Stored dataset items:

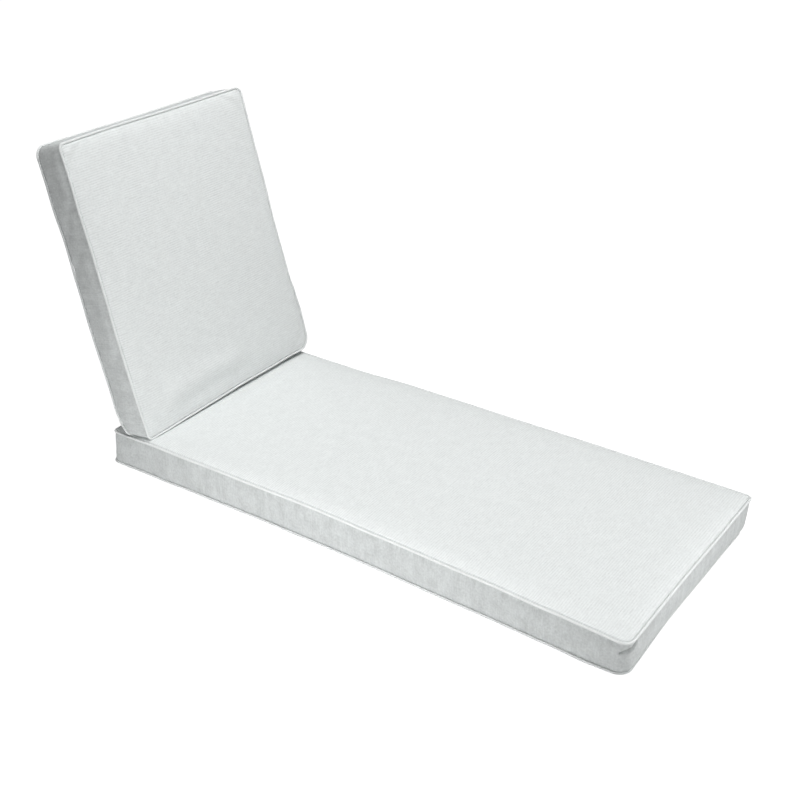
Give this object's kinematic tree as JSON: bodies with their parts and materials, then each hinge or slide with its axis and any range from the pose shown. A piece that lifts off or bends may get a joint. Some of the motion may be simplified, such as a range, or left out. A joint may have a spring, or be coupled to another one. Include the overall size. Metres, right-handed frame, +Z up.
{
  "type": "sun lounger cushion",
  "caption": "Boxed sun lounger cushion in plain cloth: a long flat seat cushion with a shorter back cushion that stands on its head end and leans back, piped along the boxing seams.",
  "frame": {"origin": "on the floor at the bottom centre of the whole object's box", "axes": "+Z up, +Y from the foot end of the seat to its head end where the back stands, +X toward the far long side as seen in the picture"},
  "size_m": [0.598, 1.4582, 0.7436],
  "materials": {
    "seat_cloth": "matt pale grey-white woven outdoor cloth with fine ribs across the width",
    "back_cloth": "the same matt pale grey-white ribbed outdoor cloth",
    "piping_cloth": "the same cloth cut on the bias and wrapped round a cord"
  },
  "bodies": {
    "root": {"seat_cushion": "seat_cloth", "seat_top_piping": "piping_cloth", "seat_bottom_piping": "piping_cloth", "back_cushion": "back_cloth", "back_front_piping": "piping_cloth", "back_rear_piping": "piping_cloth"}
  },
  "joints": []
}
---
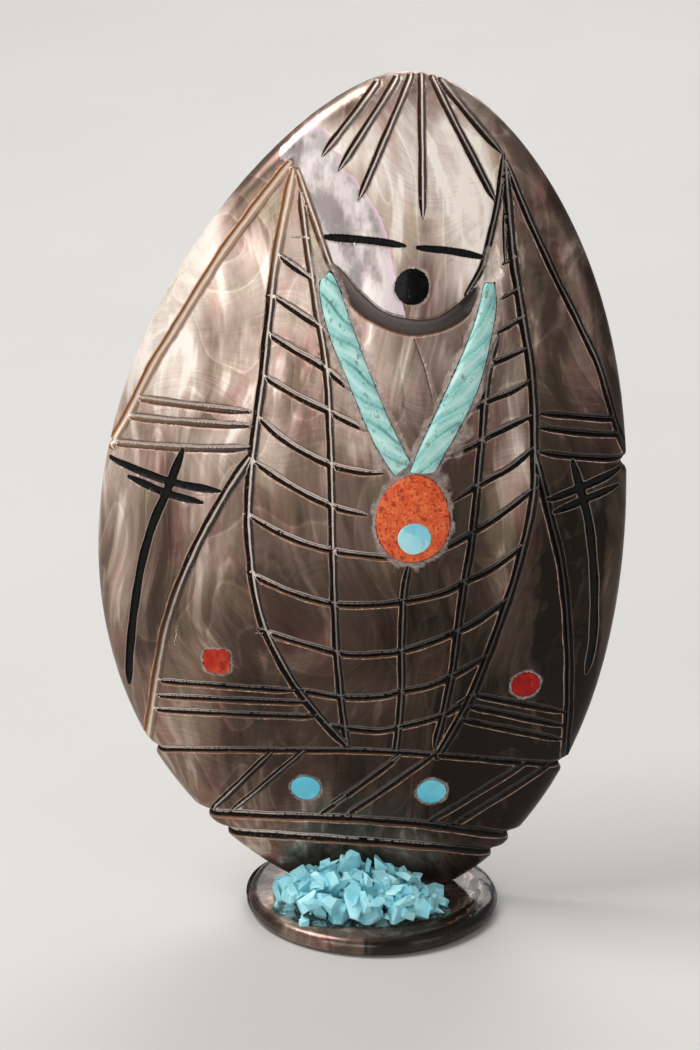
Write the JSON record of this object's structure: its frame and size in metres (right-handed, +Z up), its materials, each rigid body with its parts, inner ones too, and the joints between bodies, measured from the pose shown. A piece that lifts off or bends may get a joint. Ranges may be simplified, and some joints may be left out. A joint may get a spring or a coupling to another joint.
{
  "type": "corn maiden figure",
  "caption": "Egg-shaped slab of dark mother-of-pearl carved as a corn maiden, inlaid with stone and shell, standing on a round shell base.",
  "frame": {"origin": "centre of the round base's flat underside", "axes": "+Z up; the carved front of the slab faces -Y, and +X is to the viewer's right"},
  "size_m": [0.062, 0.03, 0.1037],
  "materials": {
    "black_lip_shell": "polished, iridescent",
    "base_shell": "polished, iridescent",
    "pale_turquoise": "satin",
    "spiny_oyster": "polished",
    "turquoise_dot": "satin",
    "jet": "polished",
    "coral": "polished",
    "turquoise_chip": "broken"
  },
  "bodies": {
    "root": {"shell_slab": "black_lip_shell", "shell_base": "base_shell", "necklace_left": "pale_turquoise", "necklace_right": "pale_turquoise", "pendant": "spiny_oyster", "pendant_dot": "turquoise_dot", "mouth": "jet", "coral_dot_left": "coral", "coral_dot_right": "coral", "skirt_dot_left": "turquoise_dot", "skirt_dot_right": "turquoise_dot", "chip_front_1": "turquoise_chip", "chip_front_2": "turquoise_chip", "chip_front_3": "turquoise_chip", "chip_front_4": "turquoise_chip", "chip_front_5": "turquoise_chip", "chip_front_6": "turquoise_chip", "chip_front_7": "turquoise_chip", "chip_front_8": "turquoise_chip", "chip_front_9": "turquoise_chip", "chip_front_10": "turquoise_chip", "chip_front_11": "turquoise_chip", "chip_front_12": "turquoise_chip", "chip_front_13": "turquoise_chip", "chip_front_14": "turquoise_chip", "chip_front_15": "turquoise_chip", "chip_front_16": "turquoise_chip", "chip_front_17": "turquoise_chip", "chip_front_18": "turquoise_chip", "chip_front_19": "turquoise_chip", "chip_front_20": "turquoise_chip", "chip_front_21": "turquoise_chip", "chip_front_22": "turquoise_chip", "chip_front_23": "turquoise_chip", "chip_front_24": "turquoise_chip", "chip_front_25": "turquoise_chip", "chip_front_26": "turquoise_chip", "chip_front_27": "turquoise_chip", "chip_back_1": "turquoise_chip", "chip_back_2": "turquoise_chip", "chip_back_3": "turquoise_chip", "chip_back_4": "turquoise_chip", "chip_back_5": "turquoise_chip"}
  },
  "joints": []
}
---
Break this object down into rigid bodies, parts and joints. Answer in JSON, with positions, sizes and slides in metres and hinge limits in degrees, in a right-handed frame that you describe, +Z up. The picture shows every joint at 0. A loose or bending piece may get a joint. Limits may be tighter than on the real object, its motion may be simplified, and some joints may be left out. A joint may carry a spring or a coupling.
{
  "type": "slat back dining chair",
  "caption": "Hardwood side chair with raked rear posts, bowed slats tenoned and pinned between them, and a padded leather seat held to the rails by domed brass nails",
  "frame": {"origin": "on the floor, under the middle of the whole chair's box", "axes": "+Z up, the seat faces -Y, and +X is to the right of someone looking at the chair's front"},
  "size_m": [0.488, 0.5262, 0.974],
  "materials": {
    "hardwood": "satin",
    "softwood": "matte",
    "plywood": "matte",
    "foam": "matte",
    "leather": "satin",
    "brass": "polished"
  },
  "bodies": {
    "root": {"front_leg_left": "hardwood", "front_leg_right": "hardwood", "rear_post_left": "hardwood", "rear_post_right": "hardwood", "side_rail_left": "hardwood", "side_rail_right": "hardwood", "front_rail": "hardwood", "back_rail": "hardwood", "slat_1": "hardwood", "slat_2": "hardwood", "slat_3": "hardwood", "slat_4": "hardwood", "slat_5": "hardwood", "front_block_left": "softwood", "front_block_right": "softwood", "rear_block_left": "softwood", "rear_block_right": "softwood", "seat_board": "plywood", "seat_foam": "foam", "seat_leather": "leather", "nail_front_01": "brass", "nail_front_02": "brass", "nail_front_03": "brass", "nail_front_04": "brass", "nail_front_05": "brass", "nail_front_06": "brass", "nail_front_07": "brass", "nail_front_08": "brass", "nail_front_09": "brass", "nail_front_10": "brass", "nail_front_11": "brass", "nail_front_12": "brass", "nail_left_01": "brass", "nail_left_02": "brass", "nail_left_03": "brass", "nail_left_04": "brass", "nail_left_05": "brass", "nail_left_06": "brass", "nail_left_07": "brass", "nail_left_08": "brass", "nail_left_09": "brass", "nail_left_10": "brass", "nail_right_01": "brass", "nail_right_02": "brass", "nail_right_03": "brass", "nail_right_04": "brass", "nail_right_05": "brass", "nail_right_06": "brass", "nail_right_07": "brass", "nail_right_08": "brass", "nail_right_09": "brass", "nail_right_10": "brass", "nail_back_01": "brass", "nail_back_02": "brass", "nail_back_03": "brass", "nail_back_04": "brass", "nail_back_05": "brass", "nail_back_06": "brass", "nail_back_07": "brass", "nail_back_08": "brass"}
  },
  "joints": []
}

**INSTRUCTION**
Wherever the word "pose" occurs in a line of the listing, copy that line.

**EXERCISE SOLUTION**
Give this object's kinematic tree as JSON: bodies with their parts and materials, then each hinge or slide with its axis and any range from the pose shown. A piece that lifts off or bends may get a joint. Some of the motion may be simplified, such as a range, or left out. A joint may have a spring, or be coupled to another one. Include the overall size. Metres, right-handed frame, +Z up.
Write the JSON record of this object's structure: its frame and size in metres (right-handed, +Z up), its materials, each rigid body with its parts, inner ones too, and the joints between bodies, measured from the pose shown. A piece that lifts off or bends may get a joint. Ranges may be simplified, and some joints may be left out. A joint may get a spring or a coupling to another joint.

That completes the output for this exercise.